George, if you are dredging dodgy policy ideas from old blogs, get the timing right

George, if you are dredging dodgy policy ideas from old blogs, get the timing right

“20% discount on your first home announces PM” reads the press release headline describing one of David Cameron and George Osborne’s latest moves to keep their mitts on the tiller of power.

Ostensibly it’s a new bold initiative to give a leg up to 100,000 wannabe first-time buyers. Desirable, you might think.

In reality we all know it’s yet another policy aimed at a key but unsettled element of the electorate to ease fears about their potential or the potential of their children to own a home. Devious, you might conclude.

It also smacks of recognition by Osborne that the housing numbers might not look quite as rosy as he’d like in the run up to voting. Worrying, I might suggest.

The plan has been wrapped up as part of a scheme to change planning rules in a way that will “unlock” more “under-used” or “unviable” brownfield land. The new homes will also have to meet a high bar on housing design. Now all that’ll be cheap.

Somehow it’s also linked to hardworking young (perhaps flatteringly defined as under 40 years old) people and the Government’s long-term economic plan.

The scheme, it appears, will mean 100,000 new homeowners being given a theoretical bunce of say £20,000 or so in housing equity they can’t release until a few years down the line. So boiling it down and tearing away the tinsel it might look to the more cynical like a £2 billion piece of Yuletide pre-electoral bribery.

I have to take a more generous view. I’m obliged to. I suggested a not dissimilar scheme in 2009 when house building was in freefall. It wasn’t as complicated, but I don’t have endless time to concoct marketing-friendly public policy. I suggested a more modest 20,000 “deserving” first-time buyers be given £10,000 to buy a new home. I admit it was a slightly flippant blog, but one that I hoped at the time contained a grain of an idea to provoke sensible thinking.

There is of course one major difference between this latest policy initiative and the idea outlined in the blog. Five years. Timing is all.

When I suggested the idea it could have preserved construction jobs, reduced unemployment and kept the fabric of the house building supply chain more intact.

I estimated then it would save the Treasury £20,000 a home sold despite paying out a £10,000 gift.

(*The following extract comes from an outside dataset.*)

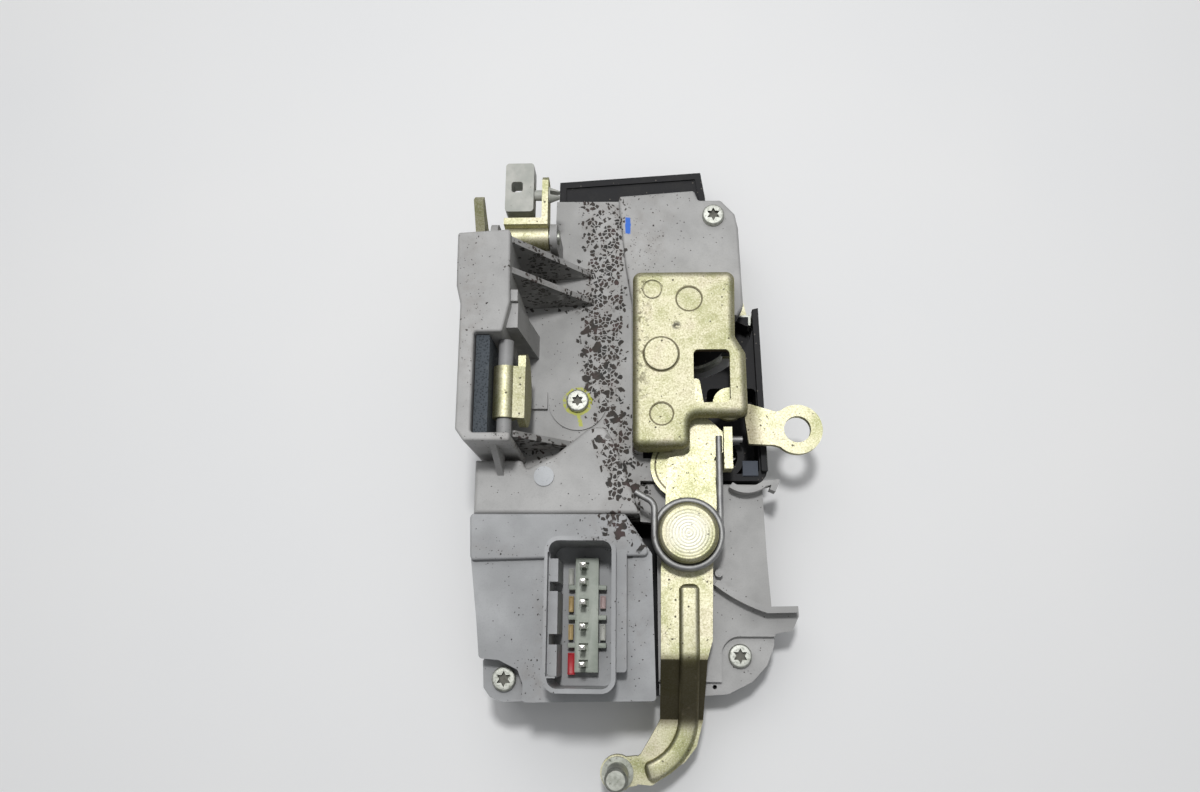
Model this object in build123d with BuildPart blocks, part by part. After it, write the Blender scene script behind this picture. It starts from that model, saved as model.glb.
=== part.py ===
"""Door latch actuator: a claw-and-pawl door latch with its lock motor housing.

Frame, in millimetres: +Z away from the striker plate, +Y up the door, +X towards the
striker mouth. The origin is on the outer face of the striker plate, on the axis of the
large middle rivet. The part rests on Z = 0. The claw is drawn in its open position.
"""
from build123d import *
import os
from math import cos, sin, radians, hypot, atan2, degrees

os.makedirs("parts", exist_ok=True)

# ---- heights above the outer face of the striker plate ----
plate_t = 2.5  # striker plate thickness
claw_floor_z = 6.5  # inside floor of the claw housing
claw_gap = 0.5  # running gap under and over the claw
claw_h = 8.0  # claw with its plastic jacket
claw_wall_top_z = 17.3  # upper edge of the claw housing
base_t = 2.5  # thickness of the grey base sheet
base_z = 20.0  # visible face of the grey base sheet
casing_z = 17.0  # visible face of the lower right casing
lug_z = 15.0  # face of the lower right screw lug
panel_z = 24.0  # raised panel around the latch cover
cover_top_z = 33.0  # outer face of the latch cover
plateau_z = 34.0  # motor end of the grey housing
strip_z = 36.0  # raised strip across the motor cover
tower_z = 54.5  # top of the key tower
socket_z = 46.0  # rim of the plug socket
split_z = 12.0  # seam between the rear cover and the grey housing

# ---- sheet metal and plastic walls ----
sheet_t = 2.3  # levers and latch cover
wall = 2.0  # moulded walls
gap = 0.3  # seating gap between bodies
fit = 0.05  # radial clearance of running fits
screw_fit = 0.1  # radial clearance of screws in their holes

# ---- rivet axes in plan ----
claw_xy = (7.9, 16.2)
pawl_xy = (0.0, -16.9)
claw_pin_r = 3.4
pawl_pin_r = 3.0
middle_pin_r = 3.0
middle_head_r = 4.8

# ---- striker mouth ----
mouth_y = 2.5  # centre line of the striker's path
mouth_w = 11.0
mouth_end_x = 6.2  # blind end
mouth_top_z = 16.3
buffer_t = 2.4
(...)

As seems so worryingly clear to me after penning the previous two blogs, the timing of this policy is like so many of Coalition creations in the housing market. They seem to arrive after the train has left the station. This rather suggests this Government recognises far too late where it should have been heading.

Anyway George, in case you or your advisors are reading this blog here’s a free policy idea for the Budget to support hardworking families and plumbers. 50% discount on kitchen sinks for everyone in marginal seats.

What have we come to?

 

ps I’m rubbish on keeping to house style, but I expect more craft from Government press release writers. So please be consistent with whether it’s hardworking or hard-working.